A história é quase inacreditável. Experimente contar seus detalhes para um jovem na casa dos 20, 25 anos. Ele vai dizer que é carnaval, e você bebeu demais. Um presidente da República dançando num camarote da Sapucaí com uma modelo sem calcinha? Conta outra. E pior, fotografado de um ângulo em que toda a intimidade da moça ficou exposta ao lado de um presidente em êxtase. Mentira? Claro que não. Você sabe que não. Era assim o carnaval do Sambódromo dos anos 80, 90 e início dos 2000. Uma alegria devassa insuperável.
No dia seguinte, os jornais estamparam a foto do presidente Itamar Franco com a modelo Lilian Ramos, alguns nas suas primeiras páginas. O que fez o presidente? Nada. Não acusou a moça, não ficou irado, não veio a público atacar a permissividade do carnaval. Ao contrário, à noite ligou para Lilian e tentou iniciar um romance com a moça. Não colou. A modelo queria apenas a publicidade da companhia presidencial num desfile da Sapucaí.
Outra história inacreditável vimos na noite de terça-feira, no Twitter do presidente Bolsonaro. A cena escatológica distribuída por ele entre seus 3,6 milhões de seguidores mostra como Bolsonaro pensa, ou como pensa pequeno. Imaginar que aquelas imagens representam os blocos do carnaval é não enxergar um palmo à frente de seu nariz. Não precisava ir às ruas para entender como funcionam os blocos, bastava ficar meia hora assistindo à GloboNews.

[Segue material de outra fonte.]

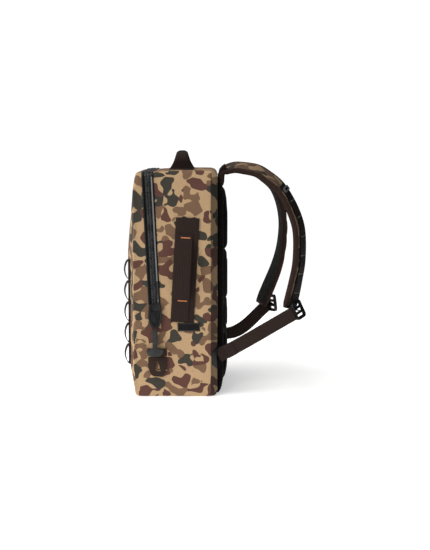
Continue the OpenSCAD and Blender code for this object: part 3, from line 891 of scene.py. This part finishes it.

A nudez dos tempos de Itamar era dona absoluta do espetáculo das escolas de samba. Havia até um adereço chamado tapa-sexo, que era uma peça minúscula que se encaixava não sei bem onde e que deixava protegida de olhos alheios apenas a genitália da mulher que o portava. Além das bundas totalmente desnudas, os seios também eram livres para se manifestar como bem entendessem. O Brasil inteiro assistia àquela desabusada nudez desfilando nas telas da TV.
Hoje, não. Dois ou três pares de seios nus foram tudo o que se viu nos dois dias de desfile da Sapucaí. A nudez na Avenida era absolutamente aceitável, como hoje é aceitável a seminudez da garotada nos blocos. O discurso é o da liberdade, do meu corpo, minhas regras, do não é não. E, portanto, tudo é saudavelmente possível. Cada um sai como quer e, com algumas raras exceções, todos e todas são respeitados por todos.
A nudez nas escolas aos poucos desapareceu devido a críticas de que as mulheres eram exploradas. As mesmas vozes que no passado criticavam a nudez das passistas e rainhas das baterias hoje apoiam a liberdade individual de cada mulher se vestir ou se despir como bem entender nos blocos ou fora deles. Nada contra, pelo contrário. Impossível discordar ou não apoiar incondicionalmente todas as campanhas de afirmação e valorização da mulher.
Ontem, as meninas das escolas de samba estavam sendo usadas pela indústria do carnaval, e sua nudez era gratuita e permissiva. Hoje, com um importante gap geracional, a nudez das meninas dos blocos ou do uso do corpo feminino pela mulher de acordo com as suas regras é uma questão de afirmação de gênero.
As duas lógicas devem ser entendidas como expressão de sua época. Se no passado a nudez podia ser chamada de vulgar e machista, hoje pode ser considerada rebelde, libertadora e feminista. Com objetivo igual, os dois movimentos percorreram ou percorrem caminhos inteiramente distintos para alcançá-lo. Portanto, é justo afirmar que o vista-se de 20 anos atrás tem o mesmo significado do dispa-se de hoje em dia.
Da mesma maneira, a homossexualidade se expressa e se reafirma nos blocos. Normal e saudável. Uma festa como o carnaval serve para todo tipo de exaltação. Tente se lembrar de um só carnaval em que você não viu manifestações de afeto gay despudoradamente livres. Foi sempre assim. E continuará sendo assim, quer o presidente do Brasil queira ou não. Hoje, aliás, o amor LGBTQIA+ não precisa do carnaval para se mostrar. O que Bolsonaro fez foi explorar um detalhe tão pornográfico quanto mínimo e insignificante da festa, escancarando mais uma vez suas limitações sociais e cognitivas.